There will probably be brief private meetings with all the parties followed by a joint meeting with everyone around one table. That meeting can be as long as is necessary.
The mediator will check both that the mediation agreement is signed and that the parties all have authority to reach a settlement if they so wish.
The parties can make brief submissions perhaps saying how they or their clients feel and what they expect out of the mediation.
It’s a chance to let off a little steam but summarise the merits of each sides’ arguments.
Both representatives and parties are encouraged to sound positive and co-operative about coming to mediation.
Litigation tactics have no place to play in making submissions.
If the dialogue is helpful the mediator will let it continue. If not then the mediator will make sure it is short.
These can take quite a while with the mediator shuttling from one room to the other.

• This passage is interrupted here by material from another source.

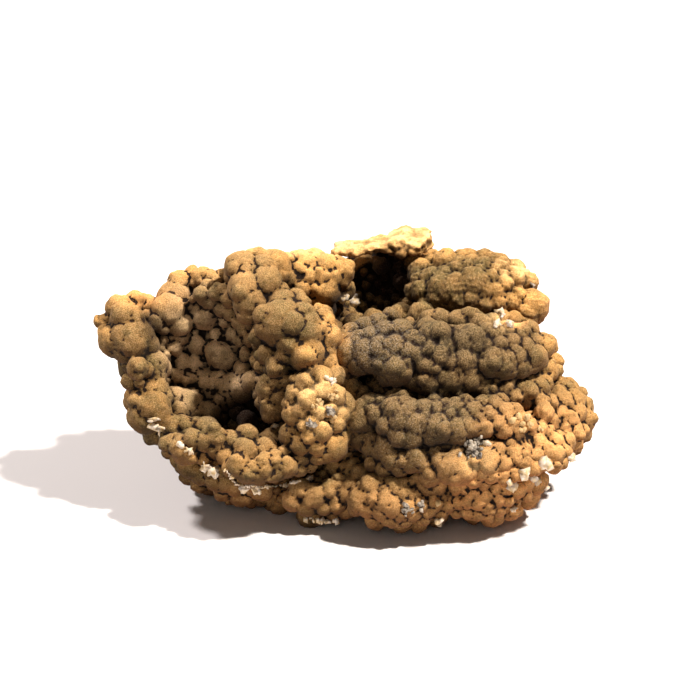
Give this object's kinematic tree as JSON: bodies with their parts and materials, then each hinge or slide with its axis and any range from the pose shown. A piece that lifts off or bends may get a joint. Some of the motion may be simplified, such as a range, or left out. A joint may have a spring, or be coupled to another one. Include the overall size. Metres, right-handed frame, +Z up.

He begins with an information gathering stage, some entirely private so that he cannot pass it on, and some which he can.
He encourages the parties to put forward different options so that issues may begin to become narrower as differing settlement possibilities emerge.
He may call everyone back into one room, or he may not.
If the mediation is not moving in the right direction and has got to some sort of impasse he can set a limit on the amount of time to continue; he can reframe issues and set the parties to task or he can end the mediation session.
If the parties agree, then a settlement agreement is drafted with or without his help.
It is often suggested that one of mediation’s disadvantages is that it is not binding. Whilst the mediation itself is a private and confidential process the resulting agreement is binding and enforceable as a contract.
If it settles, and most mediations do settle, then the Agreement reached should set out what is to follow, but occasionally even the best drafted agreements may lead to certain differences or misunderstandings in the future.
If it does not settle, then the mediator will usually be pleased to help continue negotiations, perhaps by telephone or a further mediation if he and the parties think that might help.